L'ANIMA


1911



Scheda, indici e immagini a cura di FRANCESCA ROCCHETTI

«L’Anima», con il sottotitolo “Saggi e giudizi”, fu una rivista fiorentina fondata nel 1911 da Giovanni Papini e Giovanni Amendola. Ebbe vita brevissima, sebbene feconda di iniziative e ricca di propositi: uscirono, una volta al mese, soltanto 12 numeri di 32 pagine (cm 25x18), stampati presso lo Stabilimento Tipografico Aldino, in veste tipografica piuttosto modesta. L’abbonamento annuale ammontava a 6 Lire per l’Italia e 7,50 Lire per l’estero. L’amministrazione era in Via dei Bardi 6 a Firenze; Angiolo Givannozzi figurava come gerente-responsabile.

Né Papini né Amendola si preoccuparono di usare un uguale metodo, né si prefissero un unico fine, con identico spirito d’indagine e di scoperta teorica. Entrambi tuttavia concordavano sul modo di giudicare e valutare le condizioni del pensiero italiano negli anni appunto in cui si unirono per fondare il periodico.

«Questa rivista – dichiararono nell’Avvertimento del primo fascicolo – porta nel titolo un po’ arcaico, una confessione d’inappagamento della realtà, ed un sogno di distinzione dalla società in cui viviamo. […] La vita in cui viviamo, e la vita italiana in particolare, desta in noi sentimenti e reazioni. L’Italia è ancora il paese del Caro e del Castelvetro, o meglio, dei loro pronipoti in sedicesimo. Molti lustri dovranno scorrere, prima che questa gente, la quale ha per secoli imbrattato la carta di sonetti e di canzoni, abbia perduto il gusto di teorizzare e di questionare su versi e su rime; prima che la nuvolaglia letteraria si diradi sulle nostre teste e lasci vedere nel cielo della vita oggetti più puri e più elevati a cui tendere».
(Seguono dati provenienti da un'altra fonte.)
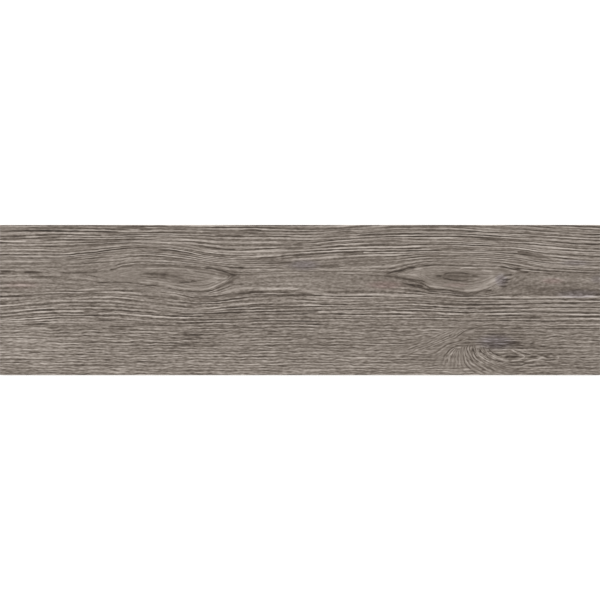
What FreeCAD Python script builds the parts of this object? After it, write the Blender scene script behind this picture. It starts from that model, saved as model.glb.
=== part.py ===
import FreeCAD, Part
import os
from FreeCAD import Vector

# A wood look porcelain plank tile: one dust-pressed, fired piece with ground edges. Millimetres.
# The origin is the centre of the plane that the back ribs stand on. X runs along the plank, Z up to the face.

# Plank
length = 600.0
width = 150.0
thickness = 9.0
face_arris_radius = 0.7
back_chamfer = 1.2

# Key-back: shallow recesses pressed into the back for the adhesive, with ribs between them and a rim all round
rim_width = 8.0
rib_width = 3.5
nominal_recess_size = 20.0
recess_depth = 0.6
recess_corner_bevel = 2.0
recess_wall_run = 0.7


def edges_at(shape, z):
    """The edges of a shape that lie wholly at height z."""
    slack = 1e-6
    return [e for e in shape.Edges if abs(e.BoundBox.ZMin - z) < slack and abs(e.BoundBox.ZMax - z) < slack]


def plank_blank():
    """The pressed slab: square corners, a softened arris round the face and a chamfer round the back."""
    slab = Part.makeBox(length, width, thickness, Vector(-length / 2, -width / 2, 0))
    slab = slab.makeFillet(face_arris_radius, edges_at(slab, thickness))
    return slab.makeChamfer(back_chamfer, edges_at(slab, 0))


def bevelled_rectangle(size_x, size_y, bevel, z):
    """The eight corners of a rectangle about the Z axis at height z, with each corner cut off by a bevel."""
    x = size_x / 2
    y = size_y / 2
    corners = []
    for sx, sy in ((1, 1), (-1, 1), (-1, -1), (1, -1)):
        on_side = Vector(sx * x, sy * (y - bevel), z)
        on_end = Vector(sx * (x - bevel), sy * y, z)
        corners += [on_side, on_end] if sx == sy else [on_end, on_side]
    return corners


def flat_face(corners):
    """A plane face with the given corners."""
    return Part.Face(Part.makePolygon(corners + corners[:1]))


def recess_layout(span):
    """How many recesses fit across a span of the back, the size of each and the pitch between them."""
    room = span - 2 * rim_width + rib_width
    count = max(1, round(room / (nominal_recess_size + rib_width)))
    pitch = room / count
    return count, pitch - rib_width, pitch


def recess_tool(size_x, size_y):
    """One recess as a solid: its eight walls lean in from the mouth at the back to a smaller floor."""
    mouth = bevelled_rectangle(size_x, size_y, recess_corner_bevel, 0)
    floor = bevelled_rectangle(
        size_x - 2 * recess_wall_run,
        size_y - 2 * recess_wall_run,
        recess_corner_bevel - recess_wall_run * (2 - 2 ** 0.5),  # so that all eight walls lean alike
        recess_depth,
    )
    walls = [flat_face([mouth[k - 1], mouth[k], floor[k], floor[k - 1]]) for k in range(len(mouth))]
    return Part.makeSolid(Part.makeShell([flat_face(mouth), flat_face(floor)] + walls))


def recess_field():
    """The whole grid of recesses, centred on the back."""
    count_x, size_x, pitch_x = recess_layout(length)
    count_y, size_y, pitch_y = recess_layout(width)
    tool = recess_tool(size_x, size_y)
    tools = []
    for i in range(count_x):
        for j in range(count_y):
            offset_x = (i - (count_x - 1) / 2) * pitch_x
            offset_y = (j - (count_y - 1) / 2) * pitch_y
            tools.append(tool.translated(Vector(offset_x, offset_y, 0)))
    print("recesses", count_x, "x", count_y, "each", round(size_x, 2), "x", round(size_y, 2), "mm")
    return Part.makeCompound(tools)


def plank_tile():
    """The finished tile: the slab with its key-back pressed in."""
    tile = plank_blank().cut(recess_field())
    return tile.Solids[0]


tile = plank_tile()
print("solid valid", tile.isValid(), "volume mm3", round(tile.Volume, 1), "faces", len(tile.Faces))
os.makedirs("parts", exist_ok=True)
tile.exportStep("parts/plank_tile.step")
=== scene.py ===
import math

import bmesh
import bpy
import numpy as np
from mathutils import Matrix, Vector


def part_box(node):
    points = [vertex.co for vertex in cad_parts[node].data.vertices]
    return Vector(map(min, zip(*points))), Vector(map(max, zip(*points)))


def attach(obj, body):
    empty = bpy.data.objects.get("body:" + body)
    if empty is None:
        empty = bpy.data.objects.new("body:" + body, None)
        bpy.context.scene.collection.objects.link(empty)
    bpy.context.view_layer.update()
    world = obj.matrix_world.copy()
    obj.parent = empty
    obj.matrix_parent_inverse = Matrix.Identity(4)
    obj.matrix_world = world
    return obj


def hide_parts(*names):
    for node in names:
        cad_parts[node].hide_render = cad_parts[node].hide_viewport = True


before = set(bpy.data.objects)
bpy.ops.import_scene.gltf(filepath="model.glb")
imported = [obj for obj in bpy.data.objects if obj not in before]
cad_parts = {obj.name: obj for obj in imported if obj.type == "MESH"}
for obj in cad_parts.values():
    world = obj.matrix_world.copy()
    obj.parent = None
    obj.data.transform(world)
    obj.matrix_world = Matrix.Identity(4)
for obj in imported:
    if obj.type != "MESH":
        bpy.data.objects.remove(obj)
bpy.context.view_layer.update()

mm = 0.001
low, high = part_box("plank_tile")
length, width, thickness = ((b - a) / mm for a, b in zip(low, high))
print("frame loaded, plank", round(length, 2), "x", round(width, 2), "x", round(thickness, 2), "mm")


def toLinear(hexColour):
    parts = [int(hexColour[i:i + 2], 16) / 255 for i in (1, 3, 5)]
    return [c / 12.92 if c <= 0.04045 else ((c + 0.055) / 1.055) ** 2.4 for c in parts] + [1.0]


def addNode(tree, kind, settings={}, inputs={}):
    # settings are the node's own properties, inputs are values, sockets, or nodes for their first output
    node = tree.nodes.new(kind)
    for name, value in settings.items():
        setattr(node, name, value)
    for name, value in inputs.items():
        if isinstance(value, bpy.types.Node):
            value = value.outputs[0]
        if isinstance(value, bpy.types.NodeSocket):
            tree.links.new(value, node.inputs[name])
        else:
            node.inputs[name].default_value = value
    return node


def addObject(name, data):
    made = bpy.data.objects.new(name, data)
    bpy.context.scene.collection.objects.link(made)
    return made


# The maths nodes, and those of their settings that come again and again
maths = "ShaderNodeMath"
times, plus, minus, over, timesPlus = (
    {"operation": name} for name in ("MULTIPLY", "ADD", "SUBTRACT", "DIVIDE", "MULTIPLY_ADD")
)


# The printed oak, laid out in mm: x from the left end of the plank, y down from its upper long edge.
# Growth rings are lines of equal level. Level 0 is the line through both eyes, and opens round each of them.
oak = {
    "linesAbove": {
        -44: [(0, 5.5), (60, 5.7), (120, 6.8), (180, 7), (230, 7), (300, 8.5), (350, 6.5), (400, 4.5),
              (450, 5), (520, 8), (560, 10.5), (600, 12)],
        -34: [(0, 16.3), (60, 16.5), (100, 16), (140, 14.8), (180, 15), (225, 18.5), (240, 19.3),
              (300, 19.3), (340, 15.5), (400, 12.7), (450, 12.7), (520, 17), (560, 20.3), (600, 22.5)],
        -21: [(0, 30.5), (60, 31), (85, 28.5), (110, 25), (140, 22.2), (165, 23), (185, 26), (208, 31),
              (240, 34), (270, 33), (300, 30.2), (340, 27.8), (408, 26), (450, 25.3), (511, 27), (545, 32),
              (600, 36)],
        -10: [(0, 38), (60, 37.6), (105, 34.7), (145, 32), (185, 34.5), (220, 38.5), (250, 40.3),
              (300, 41.2), (345, 40), (390, 38), (412, 35), (430, 33.6), (470, 33), (515, 35.8), (545, 40),
              (570, 41.2), (600, 42)],
    },
    "upperLid": [(0, 46), (40, 46.8), (80, 47.8), (104, 46.5), (114, 44.5), (125, 41.2), (145, 39.5),
                 (170, 39.3), (200, 41.8), (222, 46), (236, 50), (260, 50), (300, 49), (350, 50),
                 (388, 50.3), (400, 47), (412, 42.8), (420, 41), (435, 39.9), (470, 40.7), (500, 41.2),
                 (510, 43.5), (523, 46.2), (560, 49), (600, 51)],
    "lowerLid": [(0, 46), (40, 46.8), (80, 48.8), (100, 53), (120, 57.3), (150, 59.7), (180, 63.8),
                 (198, 66.2), (208, 65), (214, 62.6), (220, 59.8), (226, 56), (231, 52.5), (236, 50),
                 (260, 50), (300, 49), (350, 50), (388, 50.3), (400, 52.3), (410, 54.5), (418, 56.5),
                 (425, 60), (430, 63.2), (450, 65.4), (468, 67.8), (478, 66.6), (486, 64.3), (496, 59.5),
                 (506, 54), (515, 49.4), (523, 46.2), (560, 49), (600, 51)],
    "linesBelow": {
        12: [(0, 64.5), (40, 64), (75, 64.5), (110, 63), (140, 64.7), (175, 68), (200, 72), (212, 72.3),
             (235, 70), (262, 67.6), (300, 68.2), (330, 69.4), (400, 69.8), (440, 71), (468, 72.4),
             (500, 72.5), (550, 72.4), (600, 72.3)],
        23: [(0, 80.5), (25, 79), (60, 76.8), (110, 76.2), (140, 78), (170, 81.4), (200, 84), (240, 81.4),
             (300, 80.2), (360, 80), (420, 80.2), (470, 82), (540, 81), (600, 81)],
        35: [(0, 94), (30, 91.6), (60, 90), (110, 90.5), (175, 93), (230, 92), (270, 91), (300, 91),
             (360, 91.5), (420, 92), (470, 92.6), (540, 93), (600, 93.5)],
        50: [(0, 105), (60, 106), (120, 106), (200, 107), (300, 106), (380, 107), (470, 107), (600, 107)],
        92: [(0, 148), (600, 148)],
    },
    # The swirl: guide lines of its fan and arcs, from the outermost in, each with how many dark lines lie
    # outside it. The pitch is that of the dark lines in its own measure across, which noise is scaled by.
    # Where they would lie closer than crowded, or further apart than sparse, the wood is plain.
    "swirlPitch": 3.2, "swirlCrowded": (0.9, 1.7), "swirlSparse": (4.5, 7.5),
    "swirlFades": {"start": 18, "end": 6, "outside": 6, "inside": 3},
    "swirlWindow": (7, 5), "swirlKept": (0.5, 0.9),  # rows and columns of a mean, and how full it has to be
    "swirlCore": (484, 129, 14, 8, 0.8),  # stronger lines: x, y, half length, half height, how much
    "swirl": [
        (0, [(392, 119.6), (398, 118), (418, 112.5), (434, 107), (448, 102), (460, 98.4), (474, 95.6),
             (488, 95)]),
        (3, [(396, 129), (402, 127), (418, 121), (434, 115), (446, 109.5), (456, 105), (464, 102),
             (474, 99.5), (486, 98)]),
        (6, [(398, 136.4), (404, 134), (420, 127.5), (434, 121.5), (446, 116.5), (454, 113.8), (458, 111),
             (464.7, 106), (473.3, 103.3), (480, 101), (488, 100)]),
        (7, [(414, 144), (424, 136), (432, 129.5), (441.3, 123.3), (447.3, 119.3), (456.7, 117),
             (463.7, 114), (470, 110), (478, 106), (488, 104)]),
        (9, [(436.4, 147.6), (439.4, 142), (442.7, 134.3), (445.7, 129.3), (450.7, 124), (456.7, 120.7),
             (463, 117.6), (469, 115)]),
        (13, [(459, 151), (458.4, 144), (458, 134.3), (458.3, 127.3), (459.5, 122.5), (463, 118.6),
              (468, 116.4)]),
        (15, [(496, 156), (486, 152), (476.7, 148), (468, 142.7), (463.7, 136.5), (462.7, 128.7),
              (462.6, 124), (464.4, 120), (469, 116.8)]),
        (17, [(516, 155), (508, 153), (494, 149), (484, 144.5), (473.3, 137.3), (468.7, 130), (466.7, 126),
              (466.8, 121.5), (470, 117)]),
        (19, [(522, 149.6), (516, 148.5), (504, 146), (494, 142), (486, 138.7), (480, 134.7), (476, 131.3),
              (473.3, 127.3), (472.2, 121), (473.4, 116.6)]),
        (21, [(524, 144.4), (518, 143.6), (506, 141.8), (497, 139), (489.3, 136), (481.3, 131.3),
              (478, 128.3), (476.6, 121), (477.6, 116.4)]),
        (24, [(526, 140.4), (520, 139.6), (510, 138), (502, 136), (494.7, 133.3), (486, 128), (482, 125.3),
              (480, 121.6), (480.8, 117)]),
        (26, [(516, 136), (510, 134.6), (501, 132), (495, 129.4), (489, 125.6), (485.6, 121.6), (485, 118)]),
    ],
    # Each stroke or mark is drawn where it is the nearest, and fades out between these distances from its
    # middle. Its ends fade too: so far outside and inside them for a stroke, and so far along a mark.
    "strokeReach": (1.0, 1.8), "strokeWidth": 0.62, "strokeGap": 1.3,
    "strokeEnds": (3, 5), "markEnds": 5.0,
    # How much calmer they are inside an eye, and more so in the left eye's open end between these two x
    "eyeEdge": 1.5, "eyeCalm": 0.5, "eyeFibreCalm": 0.4, "openEnd": (120, 150), "openEndCalm": 0.7,
    # How strong the growth lines, the streaks and the fibres are, by y: the wood is calmer round the eyes
    "lineVigour": [(0, 1.0), (26, 1.0), (38, 0.6), (62, 0.55), (72, 0.95), (92, 0.95), (102, 0.4),
                   (150, 0.3)],
    "streakVigour": [(0, 1.0), (26, 0.95), (38, 0.65), (62, 0.65), (72, 0.95), (92, 0.9), (105, 0.38),
                     (150, 0.34)],
    "fibreVigour": [(0, 0.7), (26, 0.75), (38, 0.8), (62, 0.8), (72, 0.9), (92, 0.95), (105, 0.84),
                    (150, 0.84)],
}

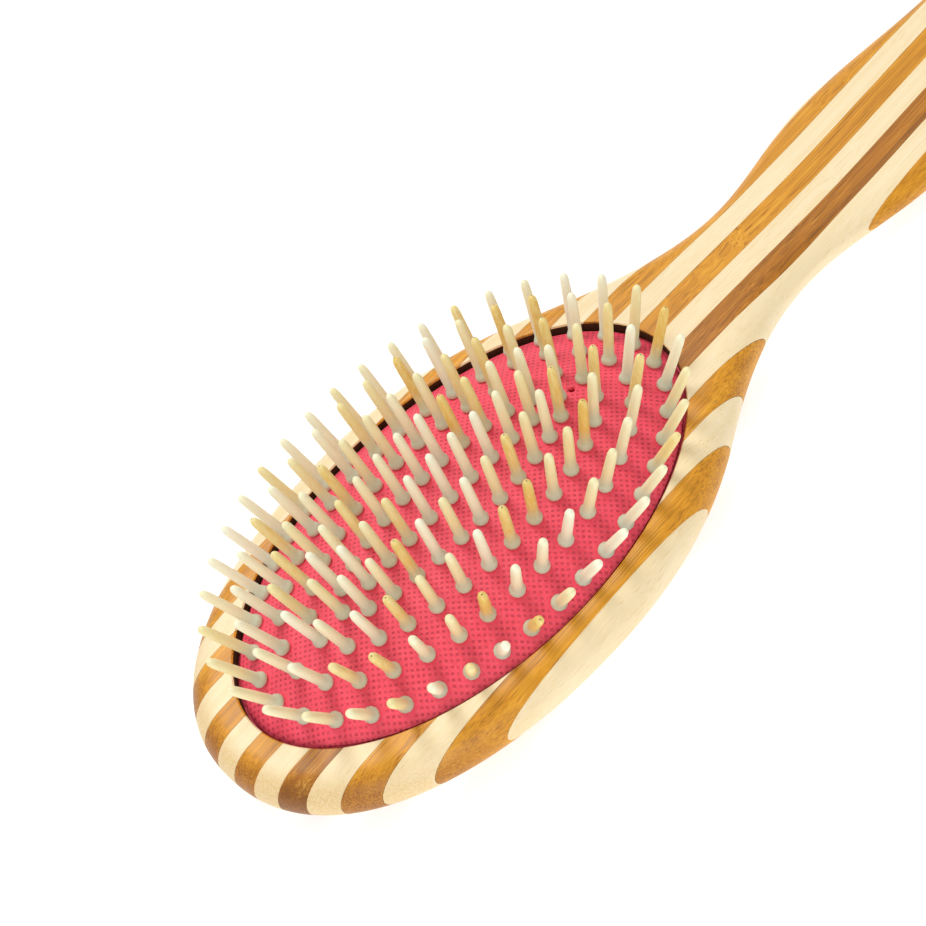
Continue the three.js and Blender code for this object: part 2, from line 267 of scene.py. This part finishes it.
def add_node(tree, kind, settings=(), **inputs):
    """Adds a node. An input is given by its name, and is a value or another node's output."""
    made = tree.nodes.new(kind)
    for name, value in dict(settings).items():
        setattr(made, name, value)
    for name, value in inputs.items():
        key = int(name[1:]) if name[0] == "i" and name[1:].isdigit() else name.replace("_", " ")
        if isinstance(value, bpy.types.NodeSocket):
            tree.links.new(value, made.inputs[key])
        else:
            made.inputs[key].default_value = value
    return made


def set_stops(ramp, stops):
    """Colour stops of a ramp: (place, hex colour)."""
    points = ramp.color_ramp.elements
    while len(points) < len(stops):
        points.new(0.5)
    for point, (place, colour) in zip(points, stops):
        point.position = place
        point.color = linear(colour)


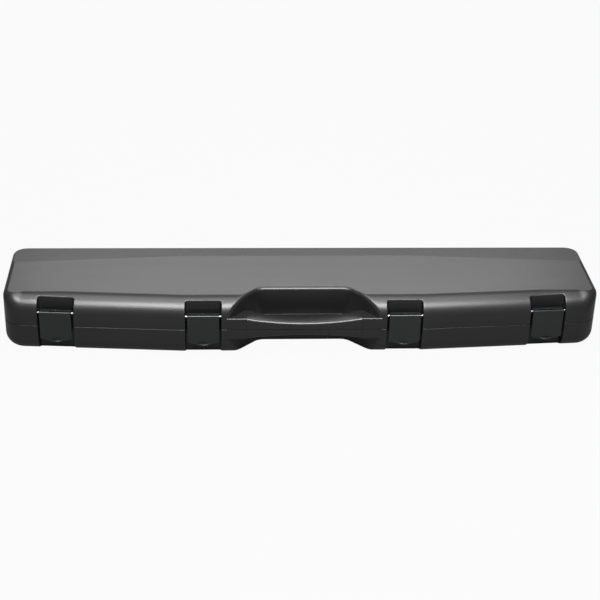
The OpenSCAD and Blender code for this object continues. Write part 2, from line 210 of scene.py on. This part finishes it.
# %% [markdown]
# ## The body of the case
# One closed form comes first, because the two shells and the foam all follow it.
# Its front is one large bulge and its other edges are small, and the radius
# changes on the way round each corner. A bevel folds over itself there, so this
# one form is made another way: its plan is a ring of points, each with its own
# radii, and each point is carried up the wall as a column. Drawn in by a
# distance, the same form makes the inside of the walls and the foam.

# %% Draw the closed body
HALF, FRONT, REAR, TOP, BEND = 410, -87, 87, 82, 165
WING = tan(2 * atan(0.035))
CORNER, REAR_CORNER, WALL = 28, 20, 3
BULGE, CORNER_BULGE, REAR_TOP = 32.4, 27.8, 7
UNDER, UNDER_CORNER, UNDER_REAR = 20, 19.5, 12


def eased(s):
    return s * s * (3 - 2 * s)


def plan_points():
    """Right half of the plan: x, y, outward x and y, upper and lower radius."""
    a = atan(WING)
    middle = HALF - CORNER
    u = (middle - BEND + CORNER * sin(a)) / cos(a)
    cy = FRONT + u * sin(a) + CORNER * cos(a)
    points = [(BEND, FRONT, 0.035, -1, BULGE, UNDER)]
    for back in (60, 45, 30, 12):
        points.append((middle + CORNER * sin(a) - back * cos(a),
                       cy - CORNER * cos(a) - back * sin(a), sin(a), -cos(a),
                       BULGE + (CORNER_BULGE - BULGE) * eased(1 - back / 60), UNDER))
    for n in range(15):
        turn = a + (pi / 2 - a) * n / 14
        points.append((middle + CORNER * sin(turn), cy - CORNER * cos(turn),
                       sin(turn), -cos(turn),
                       CORNER_BULGE + (REAR_TOP - CORNER_BULGE) * eased(n / 14), UNDER))
    for n in range(13):
        turn = pi / 2 * n / 12
        points.append((HALF - REAR_CORNER + REAR_CORNER * cos(turn),
                       REAR - REAR_CORNER + REAR_CORNER * sin(turn),
                       cos(turn), sin(turn), REAR_TOP,
                       UNDER_CORNER + (UNDER_REAR - UNDER_CORNER) * eased(n / 12)))
    return points


def case_form(name, inset=0.0):
    t = inset
    right = plan_points()
    ring = right + [(-x, y, -nx, ny, up, low) for x, y, nx, ny, up, low in reversed(right)]
    columns = []
    for x, y, nx, ny, up, low in ring:
        r, column = low - t, []
        for n in range(11):
            turn = pi / 2 * n / 10
            column.append((t + r - r * sin(turn), t + r - r * cos(turn)))
        r = up - t
        crown = 0.3 * max(0, up - REAR_TOP) / (BULGE - REAR_TOP)
        centre = TOP + crown - up
        last = asin(min(1, (TOP - t - centre) / r))
        for n in range(17):
            turn = last * n / 16
            column.append((t + r - r * cos(turn), centre + r * sin(turn)))
        columns.append([Vector((x - nx * d, y - ny * d, z)) * MM for d, z in column])
    rows, tall = len(ring), len(columns[0])
    corners = [p for column in columns for p in column]
    faces = [(i * tall + k, (i + 1) % rows * tall + k, (i + 1) % rows * tall + k + 1,
              i * tall + k + 1) for i in range(rows) for k in range(tall - 1)]
    faces.append([i * tall for i in reversed(range(rows))])
    faces.append([i * tall + tall - 1 for i in range(rows)])
    mesh = bpy.data.meshes.new(name)
    mesh.from_pydata(corners, [], faces)
    piece = bpy.data.objects.new(name, mesh)
    bpy.context.scene.collection.objects.link(piece)
    return piece


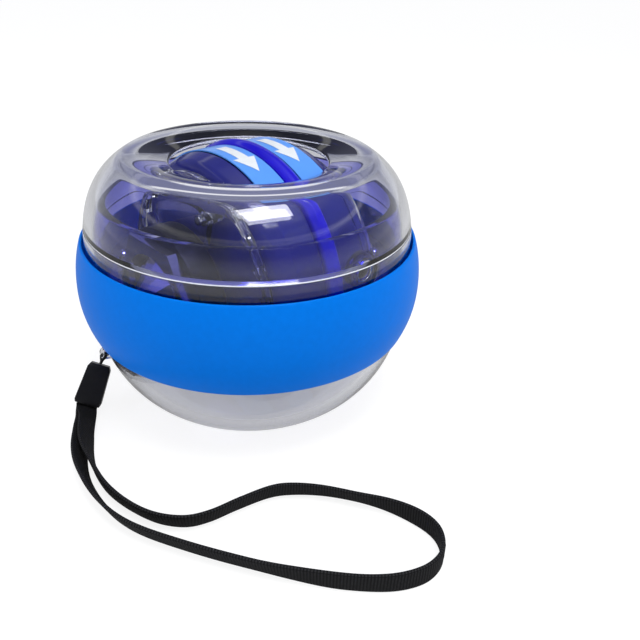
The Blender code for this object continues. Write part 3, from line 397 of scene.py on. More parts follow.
def plain_material(name, colour, roughness, **sockets):
    """A Principled material; the other values go straight on the shader's own sockets."""
    made = bpy.data.materials.new(name)
    made.use_nodes = True
    shader = made.node_tree.nodes["Principled BSDF"]
    shader.inputs["Base Color"].default_value = (*colour, 1.0)
    shader.inputs["Roughness"].default_value = roughness
    for socket, value in sockets.items():
        shader.inputs[socket.replace("_", " ")].default_value = value
    return made


def add_surface(made, scale, darkest, roughness, depth, stretch=(1, 1, 1)):
    """Fine unevenness in colour, roughness and relief, from noise on Object coordinates."""
    tree = made.node_tree
    shader = tree.nodes["Principled BSDF"]
    coords = add_node(tree, "ShaderNodeTexCoord")
    mapping = add_node(tree, "ShaderNodeMapping", {"Scale": stretch})
    noise = add_node(tree, "ShaderNodeTexNoise", {"Scale": scale, "Detail": 4.0})
    shades = add_node(tree, "ShaderNodeValToRGB")
    base = shader.inputs["Base Color"].default_value[:3]
    dark, plain = shades.color_ramp.elements
    dark.position, plain.position = 0.3, 0.7
    dark.color = (*[channel * darkest for channel in base], 1)
    plain.color = (*base, 1)
    levels = add_node(tree, "ShaderNodeMapRange", {"To Min": roughness[0], "To Max": roughness[1]})
    relief = add_node(tree, "ShaderNodeBump", {"Strength": 0.5, "Distance": depth})
    join(tree, (coords, "Object", mapping, "Vector"), (mapping, "Vector", noise, "Vector"),
         (noise, "Fac", shades, "Fac"), (shades, "Color", shader, "Base Color"),
         (noise, "Fac", levels, "Value"), (levels, "Result", shader, "Roughness"),
         (noise, "Fac", relief, "Height"), (relief, "Normal", shader, "Normal"))
    return made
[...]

I primi fascicoli furono interamente scritti dai fondatori e impostati entro una linea sostanzialmente filosofica. Come afferma Maria Bartoletti Poggi nel Dizionario critico della letteratura italiana del Novecento (a cura di Enrico Ghidetti e Giorgio Luti, Roma, Editori Riuniti, 1997) tale fisionomia non impedì in seguito l’arrivo di altri inquieti interpreti della realtà italiana alla vigilia della prima guerra mondiale: Boine, Marrucchi, Calderoni, Arangio Ruiz, G. Vailati (al quale la rivista, dopo la sua morte, dedicherà l’intero fascicolo di maggio). Tali collaboratori, di innegabile spessore intellettuale ed etico, garantirono al periodico una profonda serietà e un forte impegno culturale, non sempre riscontrabile all’interno del panorama irrequieto in cui si muovevano le altre riviste fiorentine primo-novecentesche.

Il vero spessore filosofico de «L’anima» venne dai grossi contributi firmati, ad esempio da Boine o da Marrucchi: il celebre saggio su L’esperienza religiosa di Boine occupò l’intero numero di ottobre, mentre le Meditazioni su Pascal di Marrucchi furono ospitate nel fascicolo di febbraio.
Non mancarono nella rivista pagine polemiche: basti pensare alla querelle con il professor Troilo portata avanti da Papini attraverso il feroce trafiletto dal titolo Troilate.